## DIRECTION
Read the listing and extract each line that includes the word "from".

┏━━

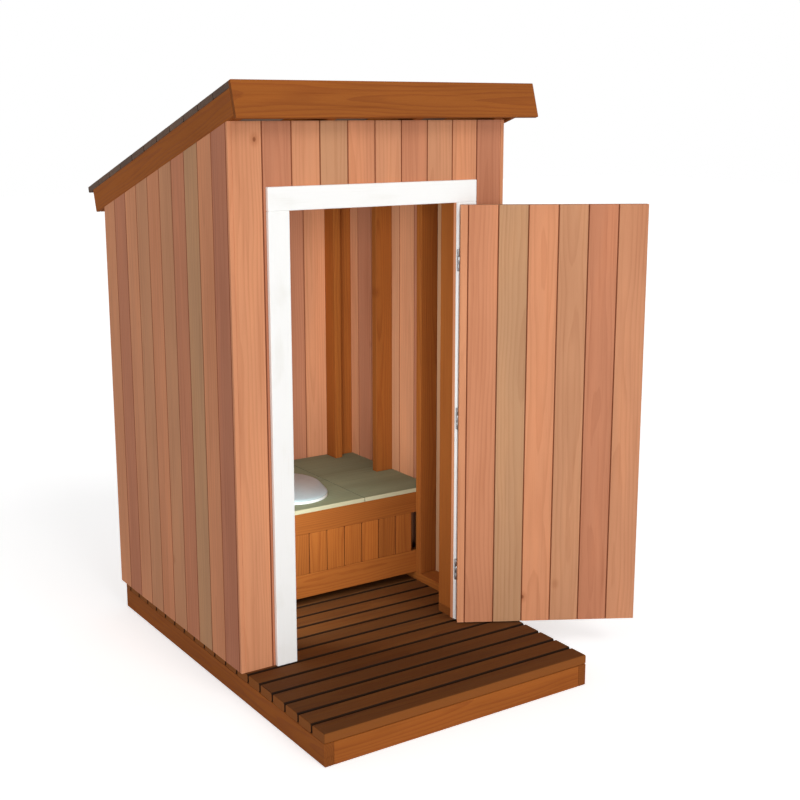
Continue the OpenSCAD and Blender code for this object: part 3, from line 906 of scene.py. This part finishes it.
class OUTHOUSE_OT_hinges(bpy.types.Operator):
    """Door hinge leaves with their knuckles and screws"""

    bl_idname = "outhouse.hinges"
    bl_label = "Hinges"

    def execute(self, context):
        axis = Matrix.Translation(DOOR_AXIS)
        swung = axis @ Matrix.Rotation(context.scene.outhouse_sizes.door_angle, 4, "Z")
        for node, body, side, place in (("door_hinge_leaves", "door", -1, swung),
                                        ("jamb_hinge_leaves", "house", 1, axis)):
            obj = solid_copy(node, node + "_steel")
            feet = [min(obj.data.vertices[i].co.z for i in part) for part in loose_parts(obj.data)]
            self.screws(node.replace("leaves", "screws"), body, feet, side, place)
            round_edges(obj, LEAF_EDGE, angle=40)
            smooth(obj)
            dress(obj, material_of(zinc_finish), "hinge_steel", body, node)
        return {"FINISHED"}

    def screws(self, name, body, feet, side, place):
        """Screw heads in the leaves on one side of the hinge axis, each turned its own way."""
        master = screw_head(SCREW_RADIUS, SCREW_HEIGHT)
        numbers = random.Random(71)
        copies = []
        for foot in feet:
            for out, up in SCREW_PLACES:
                twist = Matrix.Rotation(numbers.uniform(0, math.pi), 4, "Y")
                seat = Matrix.Translation((side * out, LEAF_FACE, foot + up))
                copies.append(placed_copy(master, name, place @ seat @ twist))
        bpy.data.objects.remove(master)
        dress(joined(copies, name), material_of(zinc_finish), "hinge_steel", body)


class OUTHOUSE_OT_stage(bpy.types.Operator):
    """Floor, light and camera"""

    bl_idname = "outhouse.stage"
    bl_label = "Stage"

    def execute(self, context):
        scene = context.scene
        scene.view_settings.view_transform = "Standard"
        self.floor()
        self.world(scene)
        self.sun("key", energy=0.8, angle=0.5, tilt=50, turn=5)
        self.sun("fill", energy=1.56, angle=0.35, tilt=86, turn=-27)
        self.room_lamp()
        camera = bpy.data.cameras.new("photo_camera")
        camera.lens = CAMERA_LENS
        camera.shift_x, camera.shift_y = CAMERA_SHIFT
        camera.clip_end = 100
        obj = bpy.data.objects.new("photo_camera", camera)
        obj.location = CAMERA_PLACE
        obj.rotation_euler = (math.radians(90 + CAMERA_PITCH), 0, math.radians(-CAMERA_YAW))
        scene.collection.objects.link(obj)
        scene.camera = obj
        return {"FINISHED"}

    def floor(self):
        bpy.ops.object.select_all(action="DESELECT")
        below = -0.0005
        bpy.ops.mesh.primitive_plane_add(size=60, location=(0, 0, below))
        plane = bpy.context.object
        plane.name = "stage_floor"
        bpy.ops.object.transform_apply(location=True)
        finish = Finish("stage_floor", Roughness=0.9, Base_Color=grey(0.9), Emission_Strength=0.56)
        camera_ray = finish.node("ShaderNodeLightPath")[0]
        finish.coat(Emission_Color=camera_ray)
        plane.data.materials.append(finish.material)

    def world(self, scene):
        world = bpy.data.worlds.new("studio")
        scene.world = world
        world.use_nodes = True
        nodes = Nodes(world.node_tree)
        background = next(n for n in nodes.tree.nodes if n.type == "BACKGROUND")
        nodes.feed(background.inputs["Color"], grey(1.0))
        camera_ray, _, _, glossy_ray, _, _, transmission_ray, *_ = nodes.node("ShaderNodeLightPath")
        seen = camera_ray.maths("MAXIMUM", glossy_ray).maths("MAXIMUM", transmission_ray)
        nodes.feed(background.inputs["Strength"], seen * (1 - WORLD_LIGHT) + WORLD_LIGHT)

    def room_lamp(self):
        """A tall soft lamp inside the front wall, out of the camera's sight, for the room."""
        light = bpy.data.lights.new("room_lamp", "AREA")
        light.shape = "RECTANGLE"
        light.size, light.size_y = 0.3, 1.7
        light.energy = 12.5
        light.color = (0.84, 0.96, 1.0)
        obj = bpy.data.objects.new("room_lamp", light)
        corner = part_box("left_wall_plates")[0]
        aside, behind, height = 0.22, 0.13, 1.15
        obj.location = (corner.x + aside, corner.y + behind, height)
        obj.rotation_euler = (math.radians(90), 0, math.radians(-38))
        obj.visible_camera = False
        bpy.context.scene.collection.objects.link(obj)

    def sun(self, name, energy, angle, tilt, turn):
        """A sun tilted from straight down and turned round the upright axis, in degrees."""
        light = bpy.data.lights.new(name, "SUN")
        light.energy = energy
        light.angle = angle
        obj = bpy.data.objects.new(name, light)
        obj.rotation_euler = (math.radians(tilt), 0, math.radians(turn))
        bpy.context.scene.collection.objects.link(obj)


PIECES = (OUTHOUSE_OT_floor, OUTHOUSE_OT_walls, OUTHOUSE_OT_siding, OUTHOUSE_OT_trim,
          OUTHOUSE_OT_roof, OUTHOUSE_OT_bench, OUTHOUSE_OT_seat, OUTHOUSE_OT_door,
          OUTHOUSE_OT_hinges, OUTHOUSE_OT_stage)


class OUTHOUSE_PT_panel(bpy.types.Panel):
    """Buttons and settings of the outhouse"""

    bl_idname = "OUTHOUSE_PT_panel"
    bl_label = "Outhouse"
    bl_space_type = "VIEW_3D"
    bl_region_type = "UI"
    bl_category = "Outhouse"

    def draw(self, context):
        for group in (context.scene.outhouse_sizes, context.scene.outhouse_colours):
            for name in group.bl_rna.properties.keys():
                if name not in ("rna_type", "name"):
                    self.layout.prop(group, name)
        for piece in PIECES:
            self.layout.operator(piece.bl_idname)


CLASSES = (OuthouseSizes, OuthouseColours, *PIECES, OUTHOUSE_PT_panel)


def register():
    for cls in CLASSES:
        bpy.utils.register_class(cls)
    bpy.types.Scene.outhouse_sizes = PointerProperty(type=OuthouseSizes)
    bpy.types.Scene.outhouse_colours = PointerProperty(type=OuthouseColours)


def unregister():
    del bpy.types.Scene.outhouse_sizes
    del bpy.types.Scene.outhouse_colours
    for cls in reversed(CLASSES):
        bpy.utils.unregister_class(cls)


def main():
    register()
    for piece in PIECES:
        group, name = piece.bl_idname.split(".")
        getattr(getattr(bpy.ops, group), name)()


if __name__ == "__main__":
    main()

┗━━

## REPLY
Continue the OpenSCAD and Blender code for this object: part 3, from line 906 of scene.py. This part finishes it.
        """A sun tilted from straight down and turned round the upright axis, in degrees."""